Agatha Christie é a entrada de
muita gente na literatura policial
A autora inglesa consagrou o gênero e ajudou a torná-lo ainda mais popular, salpicando-o de elementos próprios que surpreenderam e cativaram uma multidão de leitores – inclusive o garoto de treze anos parado em frente àquela estante, decidindo que livro leria em seguida –, além de influenciar gerações de autores ao longo da carreira que durou cerca de seis décadas e 80 livros. Agora, quarenta anos após a última aventura de sua mais famosa criação, chega ao público uma nova história protagonizada pelo detetive belga Hercule Poirot. A também inglesa Sophie Hannah, respeitada autora de suspenses psicológicos, foi a escolhida pelos herdeiros da escritora para trazer Poirot à vida mais uma vez.
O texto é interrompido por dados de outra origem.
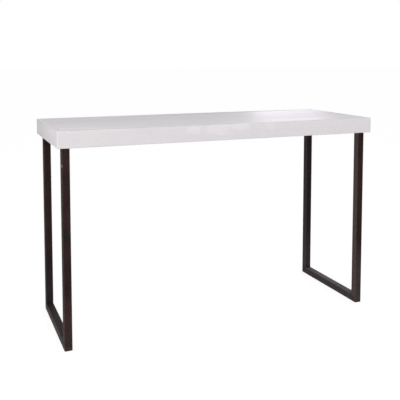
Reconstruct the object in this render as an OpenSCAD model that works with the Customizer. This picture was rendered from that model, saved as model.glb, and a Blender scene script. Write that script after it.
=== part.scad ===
// Standing bar table: a boxed timber top, painted white, on two welded square-tube leg frames.
// Millimetres. X runs along the length, -Y is the front, +Z is up.
// The origin is on the floor, under the middle of the top.

/* [Table] */
// Length of the top
table_length = 1800; // [1400:10:2200]
// Depth of the top, from its front face to its rear face
table_depth = 660; // [560:10:900]
// Height of the top surface above the floor
table_height = 1100; // [900:10:1200]

/* [Boxed top] */
// Height of the edge boards, which is the thickness that the top shows
edge_height = 86; // [80:1:140]
// Thickness of the edge boards
edge_thickness = 25; // [20:1:35]
// Radius of the eased outer edges of the edge boards
edge_rounding = 4; // [1:0.5:8]
// Thickness of the deck boards
deck_thickness = 25; // [20:1:32]
// Chamfer along the long upper edges of the deck boards
deck_chamfer = 0.8; // [0.4:0.1:3]

/* [Battens under the deck] */
// Width of a cross batten
batten_width = 60; // [40:1:90]
// Thickness of a cross batten
batten_thickness = 25; // [18:1:35]
// Distance between the middles of neighbouring battens
batten_spacing = 400; // [250:10:420]
// Clearance between the end of a batten and the edge board
batten_end_gap = 0.5; // [0.2:0.1:2]

/* [Leg frames] */
// Outside width of the square steel tube
tube_width = 40; // [30:1:50]
// Wall of the tube
tube_wall = 2; // [1.5:0.5:4]
// Outside corner radius of the tube
tube_rounding = 3; // [2:0.5:4]
// Clearance between a frame and the end board beside it
frame_end_gap = 1; // [0.5:0.5:10]
// Clearance between a frame and the front or rear edge board
frame_side_gap = 5; // [0.5:0.5:30]
// Leg length of the weld beads
weld_size = 4; // [2:0.5:5]

/* [Fixing bars] */
// Width of the flat bar that carries the fixing screws
bar_width = 40; // [25:1:60]
// Thickness of the flat bar
bar_thickness = 5; // [5:0.5:8]
// Clearance between the end of the bar and the leg
bar_end_gap = 6; // [5:1:30]
// Play that each slot gives the timber to swell and shrink
slot_play = 6; // [2:1:12]
// Distance from the end of the bar to the middle of its first slot
slot_end_distance = 20; // [14:1:22]
// Length of each stitch weld along the bar
stitch_length = 40; // [20:1:80]
// Distance between the middles of neighbouring stitch welds
stitch_spacing = 180; // [100:10:190]

/* [Screws] */
// Shank diameter of all the wood screws
screw_shank = 4.8; // [4:0.1:6]
// Head diameter of all the wood screws
screw_head = 9.6; // [8:0.1:12]
// Height of the round heads under the fixing bars
round_head_height = 3; // [2:0.1:4]
// Depth that a screw reaches into the deck boards
screw_bite = 14; // [10:1:16]
// Distance from a deck board's long edge to its batten screws
screw_edge_distance = 30; // [26:1:34]

/* [Dowels] */
// Diameter of the dowels that hold the edge boards
dowel_diameter = 8; // [6:1:10]
// Depth of a dowel in the outer of its two boards
dowel_outer_depth = 14; // [10:1:16]
// Depth of a dowel in the inner of its two boards
dowel_inner_depth = 20; // [14:1:20]
// Distance between the middles of neighbouring dowels along the front and rear
dowel_spacing = 300; // [150:10:400]
// Distance from the top and bottom of an end board to its corner dowels
corner_dowel_inset = 22; // [18:1:28]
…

A decisão de lançar um novo livro com base no cânone de Agatha, como era de se esperar, fez os fãs mais puristas fecharem a cara. Não fui um deles. Corri atrás de Os crimes do monograma (Nova Fronteira, 288 páginas) assim que o livro saiu, com saudade de um de meus personagens favoritos e curioso para descobrir como ele seria tratado por outras mãos, diferentes das de sua criadora original.
Em Os crimes do monograma, Poirot tem sua paz interrompida quando a jovem Jennie entra no Pleasant’s Coffee House, onde o detetive toma um café enquanto aguarda seu jantar. A moça lhe diz que “já está morta”: seu assassinato é iminente e, quando finalmente acontecer, a justiça será feita. Na mesma noite, no Bloxham Hotel, três cadáveres são descobertos: dois homens e uma mulher, cada um eu seu quarto, aparentemente envenenados. Em suas bocas, abotoaduras de ouro com um misterioso monograma: PIJ. A investigação é conduzida pelo jovem inspetor Catchpool, amigo de Poirot. Este, convencido da ligação entre os dois eventos, se envolve de pronto na investigação.
É justo começar pelos acertos. A nova história apresenta todos os elementos essenciais de um romance policial clássico: um crime com elementos incompreensíveis, um detetive com faculdades mentais extraordinárias, um coadjuvante que narra os acontecimentos e se vê constantemente impressionado pela capacidade dedutiva do colega, pistas falsas ao longo do caminho, um número limitado de suspeitos. Como não poderia deixar de ser, a solução é apresentada de modo expositivo, com todos reunidos numa sala ouvindo as respostas da boca do protagonista.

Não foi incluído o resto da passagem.